Problem requirements: Pick out each line below containing "stool".

Source material:
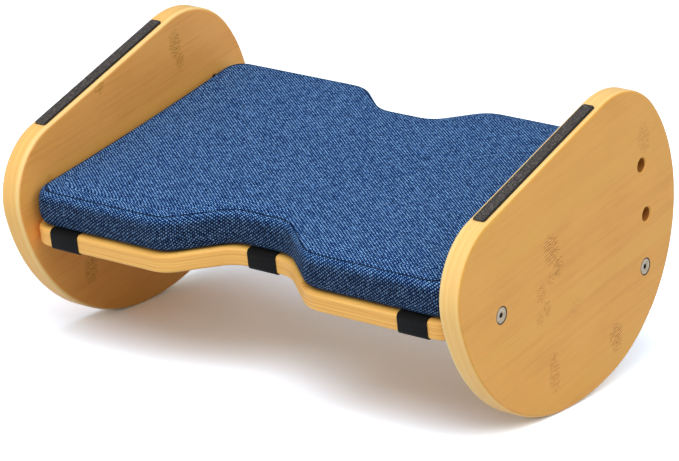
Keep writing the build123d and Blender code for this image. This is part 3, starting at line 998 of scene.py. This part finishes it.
def build_strap(side, middle, front, rear, material):
    """Webbing round the board: a box with no ends, open on top between the two tucked ends."""
    gap = STRAP_FIT + STRAP_THICKNESS / 2
    length, height = rear - front + 2 * gap, 2 * (BOARD_TOP + gap)
    bpy.ops.mesh.primitive_cube_add(size=MM, location=(middle * MM, (front + rear) / 2 * MM, 0),
                                    scale=(STRAP_WIDTH, length, height))
    strap = bpy.context.object
    strap.name = f"{side}_elastic"
    bpy.ops.object.transform_apply(location=True, rotation=True, scale=True)
    bpy.ops.object.mode_set(mode="EDIT")
    first, last = (front + STRAP_TUCK) * MM, (rear - STRAP_TUCK) * MM
    for cut in (first, last):
        bpy.ops.mesh.select_all(action="SELECT")
        bpy.ops.mesh.bisect(plane_co=(0, cut, 0), plane_no=(0, 1, 0))
    pick_parts("FACE", lambda at, normal: abs(normal.x) > 0.5
               or (normal.z > 0.5 and first < at.y < last))
    bpy.ops.mesh.delete(type="FACE")
    ends = ((front - gap) * MM, (rear + gap) * MM)
    pick_parts("EDGE", lambda at, run: abs(run.x) > abs(run.y) + abs(run.z)
               and min(abs(at.y - end) for end in ends) < 0.1 * MM)
    bpy.ops.mesh.bevel(offset=(STRAP_ROUND + gap) * MM, segments=ROUND_STEPS, affect="EDGES")
    bpy.ops.object.mode_set(mode="OBJECT")
    thick = strap.modifiers.new("thick", "SOLIDIFY")
    thick.thickness = STRAP_THICKNESS * MM
    thick.offset = 0.0
    soften = strap.modifiers.new("soften", "BEVEL")
    soften.width = STRAP_ARRIS * MM
    soften.segments = 2
    soften.limit_method = "ANGLE"
    soften.angle_limit = radians(ARRIS_ANGLE)
    apply_modifiers(strap)
    bpy.ops.object.shade_smooth_by_angle(angle=radians(SMOOTH_ANGLE))
    strap.data.transform(seat)
    strap.data.materials.append(material)
    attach(strap, "stool")
    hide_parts(f"{side}_strap")


# ---- grip strips ----------------------------------------------------------
GRIT_VOXEL = 0.45
GRIT_HEIGHT = 0.22
LUMPS_PER_METRE = 1400
SPECKS_PER_METRE = 2600
SPECK_SHARE = 0.6            # of a lump's height
GRIT_FACING = 0.2            # how much a place must face out of the groove to carry grit
WELD_DISTANCE = 0.01


def build_grip(side, material):
    """The strip's own mesh, made fine and given the knobbly top of loose grains in a binder."""
    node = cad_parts[f"{side}_grip_strip"]
    strip = bpy.data.objects.new(f"{side}_grip", node.data.copy())
    bpy.context.collection.objects.link(strip)
    merge = strip.modifiers.new("merge", "WELD")
    merge.merge_threshold = WELD_DISTANCE * MM
    fine = strip.modifiers.new("fine", "REMESH")
    fine.mode = "VOXEL"
    fine.voxel_size = GRIT_VOXEL * MM
    apply_modifiers(strip)
    up = Vector((0, -sin(radians(PANEL_LEAN)), cos(radians(PANEL_LEAN))))
    normals = [v.normal.copy() for v in strip.data.vertices]
    for vert, normal in zip(strip.data.vertices, normals):
        facing = normal.dot(up)
        if facing > GRIT_FACING:
            grain = noise.noise(vert.co * LUMPS_PER_METRE)
            grain += SPECK_SHARE * noise.noise(vert.co * SPECKS_PER_METRE)
            vert.co += up * (grain * GRIT_HEIGHT * MM * facing)
    for polygon in strip.data.polygons:
        polygon.use_smooth = True
    strip.data.materials.clear()
    strip.data.materials.append(material)
    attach(strip, "stool")
    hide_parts(f"{side}_grip_strip")


# ---- the object -----------------------------------------------------------
def paint(node, material):
    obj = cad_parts[node]
    obj.data.materials.clear()
    obj.data.materials.append(material)


add_camera()
add_floor()
set_world()
for softbox in SOFTBOXES:
    add_softbox(*softbox)

webbing = elastic()
grip = grit()
bolt_steel = steel("bolt_steel", srgb(152, 136, 114), 0.26)
zinc_steel = steel("zinc_steel", srgb(176, 178, 180), 0.40)

paint("right_side_panel", bamboo_panel("right"))
paint("left_side_panel", bamboo_panel("left"))
paint("seat_board", bamboo_board("bamboo_board", BOARD_SHIFT, -BOARD_TOP, BOARD_THICKNESS))
cleat_bamboo = bamboo_board("bamboo_cleat", CLEAT_SHIFT, CLEAT_LOW, CLEAT_SLAB)
for side in ("left", "right"):
    paint(f"{side}_rear_cleat", cleat_bamboo)
    for fastener in ("front_bolt", "rear_bolt"):
        paint(f"{side}_{fastener}", bolt_steel)
    for fastener in ("cross_nut", "threaded_insert"):
        paint(f"{side}_{fastener}", zinc_steel)
    build_grip(side, grip)
paint("cleat_screws", zinc_steel)

build_cushion(woven_cloth("blue_cloth", TOP_CLOTH, BAND_CLOTH_IN_SHADE), foam())
build_strap("left", -STRAP_OFFSET, BOARD_FRONT, BOARD_REAR, webbing)
build_strap("centre", 0.0, BOARD_FRONT + FRONT_WAIST, BOARD_REAR - REAR_WAIST, webbing)
build_strap("right", STRAP_OFFSET, BOARD_FRONT, BOARD_REAR, webbing)

bpy.context.scene.view_settings.view_transform = "Standard"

Solved exercise:
    attach(strap, "stool")
    attach(strip, "stool")